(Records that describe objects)
----------------------------------------
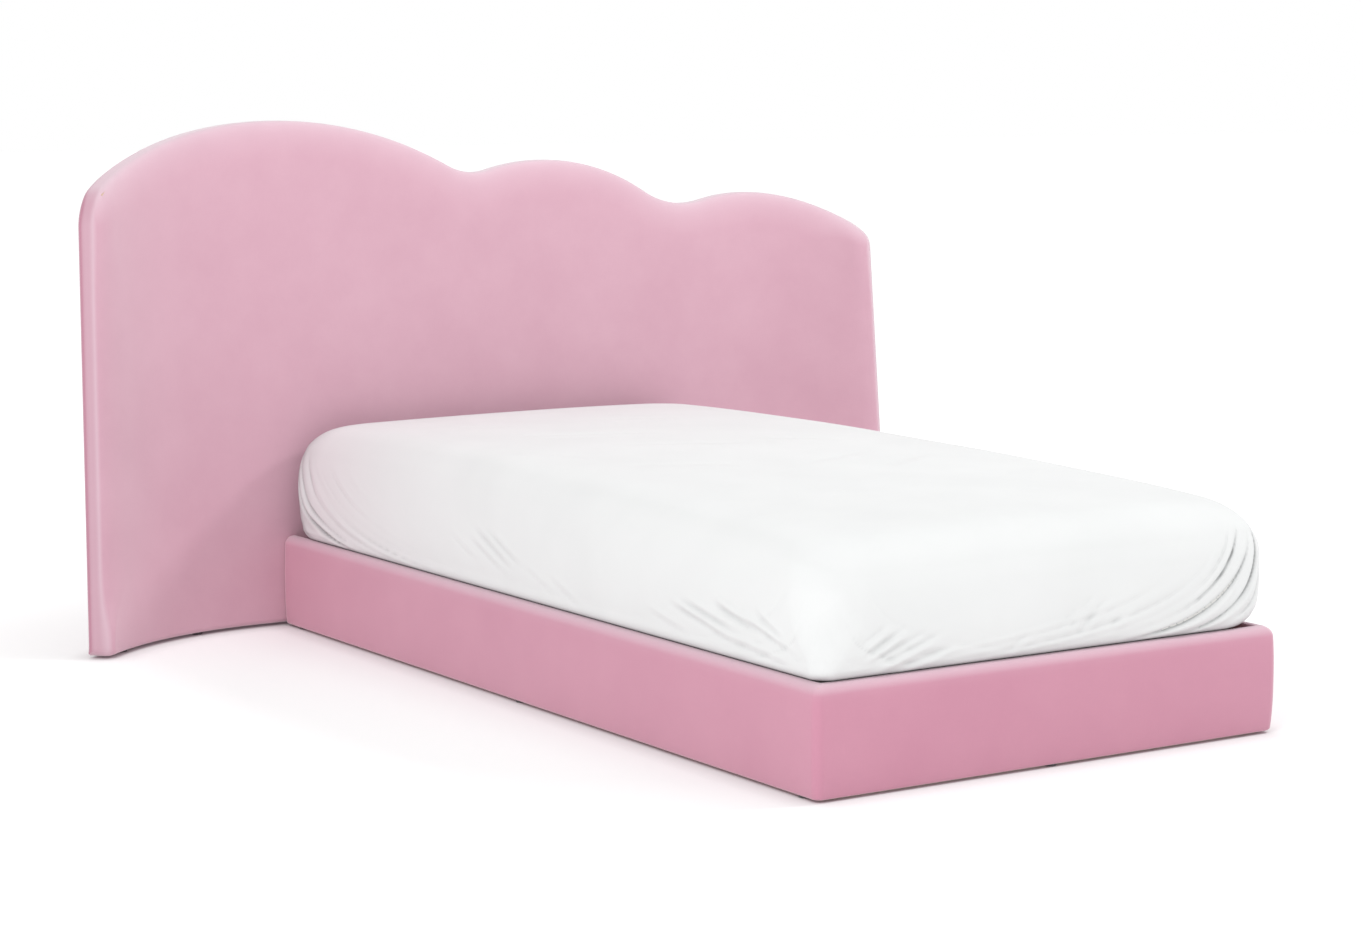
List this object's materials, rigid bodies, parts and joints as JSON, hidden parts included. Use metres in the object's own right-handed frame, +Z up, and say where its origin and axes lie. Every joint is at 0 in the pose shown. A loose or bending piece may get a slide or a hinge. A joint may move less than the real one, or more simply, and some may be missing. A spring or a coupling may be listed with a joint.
{
  "type": "upholstered bed",
  "caption": "Low single bed with velvet rails, a slatted base, a mattress in a fitted sheet, and a tall cloud-shaped headboard whose wings curve forward.",
  "frame": {"origin": "on the floor, under the middle of the whole bed's bounding box", "axes": "+X to the right seen from the foot of the bed, +Y from the foot towards the headboard and the wall, +Z up"},
  "size_m": [2.1012, 2.116, 1.1309],
  "materials": {
    "velvet": "short-pile pink velvet",
    "lining": "plain-weave lining",
    "cotton": "white cotton percale",
    "ticking": "quilted knit ticking",
    "plywood": "sanded birch plywood",
    "pine": "planed pine",
    "foam": "open-cell upholstery foam",
    "steel": "zinc-plated",
    "glide": "moulded black",
    "tape": "woven polyester tape",
    "elastic": "braided elastic"
  },
  "bodies": {
    "bed": {"headboard_face_panel": "plywood", "headboard_back_panel": "plywood", "headboard_lower_rib": "pine", "headboard_middle_rib": "pine", "headboard_upper_rib": "pine", "headboard_edge_strip": "pine", "headboard_studs": "pine", "headboard_foam": "foam", "headboard_cover": "velvet", "headboard_back_cloth": "lining", "headboard_glides": "glide", "threaded_inserts": "steel", "headboard_bolts": "steel", "headboard_washers": "steel", "left_rail_board": "plywood", "right_rail_board": "plywood", "foot_rail_board": "plywood", "head_rail_board": "plywood", "left_rail_foam": "foam", "right_rail_foam": "foam", "foot_rail_foam": "foam", "left_rail_cover": "velvet", "right_rail_cover": "velvet", "foot_rail_cover": "velvet", "corner_blocks": "pine", "corner_bolts": "steel", "left_slat_ledge": "pine", "right_slat_ledge": "pine", "ledge_screws": "steel", "slats": "pine", "slat_tapes": "tape", "slat_screws": "steel", "base_glides": "glide"},
    "mattress": {"mattress_core": "foam", "mattress_top_foam": "foam", "mattress_ticking": "ticking", "fitted_sheet": "cotton", "sheet_elastic": "elastic"}
  },
  "joints": [
    {"name": "mattress_lift", "type": "slide", "parent": "bed", "child": "mattress", "axis": [0, 0, 1], "range_m": [0, 0.25]}
  ]
}
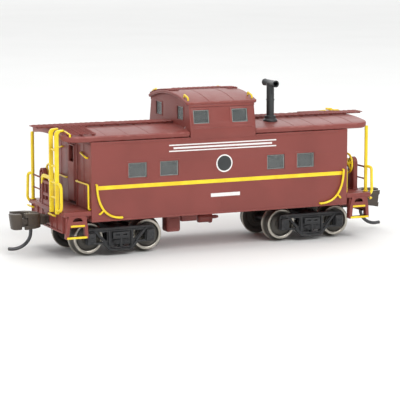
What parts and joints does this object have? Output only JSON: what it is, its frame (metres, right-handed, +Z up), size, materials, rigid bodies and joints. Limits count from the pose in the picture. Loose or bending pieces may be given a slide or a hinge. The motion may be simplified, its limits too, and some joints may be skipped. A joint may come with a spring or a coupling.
{
  "type": "model railway caboose",
  "caption": "Model railway caboose with a cupola, open end platforms, swivelling trucks with rolling wheelsets, and swinging knuckle couplers.",
  "frame": {"origin": "midway along and across the car, level with the lowest point of the wheel flanges", "axes": "+X along the car towards the end whose half carries the smoke jack, +Y to the left facing +X, +Z up"},
  "size_m": [0.0704, 0.0186, 0.0281],
  "materials": {
    "maroon_plastic": "satin moulded plastic, reddish maroon",
    "yellow_paint": "bright yellow, satin",
    "truck_plastic": "near-black moulded plastic",
    "wheel_metal": "turned and plated, dark in the dish",
    "coupler_plastic": "brown-black moulded plastic",
    "charcoal_plastic": "dark grey moulded plastic",
    "clear_glazing": "clear moulded glazing",
    "steel": "plain steel"
  },
  "bodies": {
    "car": {"body_shell": "maroon_plastic", "main_roof": "maroon_plastic", "cupola_shell": "maroon_plastic", "cupola_roof": "maroon_plastic", "cupola_glazing": "clear_glazing", "side_glazing_left": "clear_glazing", "side_glazing_right": "clear_glazing", "smoke_jack": "charcoal_plastic", "underframe": "maroon_plastic", "weight_plate": "steel", "equipment_box": "maroon_plastic", "battery_box": "maroon_plastic", "brake_cylinder": "maroon_plastic", "air_reservoir": "maroon_plastic", "running_board_front": "maroon_plastic", "door_glazing_front": "clear_glazing", "end_platform_front": "maroon_plastic", "coupler_box_lid_front": "charcoal_plastic", "lid_screw_front": "steel", "end_railing_front": "yellow_paint", "ladder_front": "yellow_paint", "brake_stand_front": "maroon_plastic", "brake_wheel_front": "yellow_paint", "centring_spring_front": "steel", "pivot_screw_front": "steel", "grab_iron_front_left": "yellow_paint", "grab_iron_front_right": "yellow_paint", "running_board_rear": "maroon_plastic", "door_glazing_rear": "clear_glazing", "end_platform_rear": "maroon_plastic", "coupler_box_lid_rear": "charcoal_plastic", "lid_screw_rear": "steel", "end_railing_rear": "yellow_paint", "ladder_rear": "yellow_paint", "brake_stand_rear": "maroon_plastic", "brake_wheel_rear": "yellow_paint", "centring_spring_rear": "steel", "pivot_screw_rear": "steel", "grab_iron_rear_left": "yellow_paint", "grab_iron_rear_right": "yellow_paint"},
    "coupler_front": {"coupler_front": "coupler_plastic", "trip_pin_front": "steel"},
    "knuckle_front": {"knuckle_front": "coupler_plastic"},
    "truck_front": {"truck_frame_front": "truck_plastic"},
    "wheelset_front_inner": {"axle_front_inner": "steel", "wheel_front_inner_left": "wheel_metal", "wheel_front_inner_right": "wheel_metal"},
    "wheelset_front_outer": {"axle_front_outer": "steel", "wheel_front_outer_left": "wheel_metal", "wheel_front_outer_right": "wheel_metal"},
    "coupler_rear": {"coupler_rear": "coupler_plastic", "trip_pin_rear": "steel"},
    "knuckle_rear": {"knuckle_rear": "coupler_plastic"},
    "truck_rear": {"truck_frame_rear": "truck_plastic"},
    "wheelset_rear_inner": {"axle_rear_inner": "steel", "wheel_rear_inner_left": "wheel_metal", "wheel_rear_inner_right": "wheel_metal"},
    "wheelset_rear_outer": {"axle_rear_outer": "steel", "wheel_rear_outer_left": "wheel_metal", "wheel_rear_outer_right": "wheel_metal"}
  },
  "joints": [
    {"name": "truck_front_swivel", "type": "hinge", "parent": "car", "child": "truck_front", "pos_m": [0.01784, 0, 0.00623], "axis": [0, 0, 1], "range_deg": [-10, 10]},
    {"name": "wheelset_front_inner_spin", "type": "hinge", "parent": "truck_front", "child": "wheelset_front_inner", "pos_m": [0.0126, 0, 0.00305], "axis": [0, 1, 0], "continuous": true},
    {"name": "wheelset_front_outer_spin", "type": "hinge", "parent": "truck_front", "child": "wheelset_front_outer", "pos_m": [0.02308, 0, 0.00305], "axis": [0, 1, 0], "continuous": true},
    {"name": "coupler_front_swing", "type": "hinge", "parent": "car", "child": "coupler_front", "pos_m": [0.0263, 0, 0.00593], "axis": [0, 0, 1], "range_deg": [-12, 12], "stiffness_Nm_per_rad": 0.0002},
    {"name": "knuckle_front_open", "type": "hinge", "parent": "coupler_front", "child": "knuckle_front", "pos_m": [0.03235, 0.0012, 0.00593], "axis": [0, 0, 1], "range_deg": [0, 30], "stiffness_Nm_per_rad": 0.0001},
    {"name": "truck_rear_swivel", "type": "hinge", "parent": "car", "child": "truck_rear", "pos_m": [-0.01784, 0, 0.00623], "axis": [0, 0, 1], "range_deg": [-10, 10]},
    {"name": "wheelset_rear_inner_spin", "type": "hinge", "parent": "truck_rear", "child": "wheelset_rear_inner", "pos_m": [-0.0126, 0, 0.00305], "axis": [0, 1, 0], "continuous": true},
    {"name": "wheelset_rear_outer_spin", "type": "hinge", "parent": "truck_rear", "child": "wheelset_rear_outer", "pos_m": [-0.02308, 0, 0.00305], "axis": [0, 1, 0], "continuous": true},
    {"name": "coupler_rear_swing", "type": "hinge", "parent": "car", "child": "coupler_rear", "pos_m": [-0.0263, 0, 0.00593], "axis": [0, 0, 1], "range_deg": [-12, 12], "stiffness_Nm_per_rad": 0.0002},
    {"name": "knuckle_rear_open", "type": "hinge", "parent": "coupler_rear", "child": "knuckle_rear", "pos_m": [-0.03235, -0.0012, 0.00593], "axis": [0, 0, 1], "range_deg": [0, 30], "stiffness_Nm_per_rad": 0.0001}
  ]
}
----------------------------------------
▶ _EXERCISE_
Scan the data for the word "JSON" and copy every line where it shows up.

▶ _FULL OUTPUT_
List this object's materials, rigid bodies, parts and joints as JSON, hidden parts included. Use metres in the object's own right-handed frame, +Z up, and say where its origin and axes lie. Every joint is at 0 in the pose shown. A loose or bending piece may get a slide or a hinge. A joint may move less than the real one, or more simply, and some may be missing. A spring or a coupling may be listed with a joint.
What parts and joints does this object have? Output only JSON: what it is, its frame (metres, right-handed, +Z up), size, materials, rigid bodies and joints. Limits count from the pose in the picture. Loose or bending pieces may be given a slide or a hinge. The motion may be simplified, its limits too, and some joints may be skipped. A joint may come with a spring or a coupling.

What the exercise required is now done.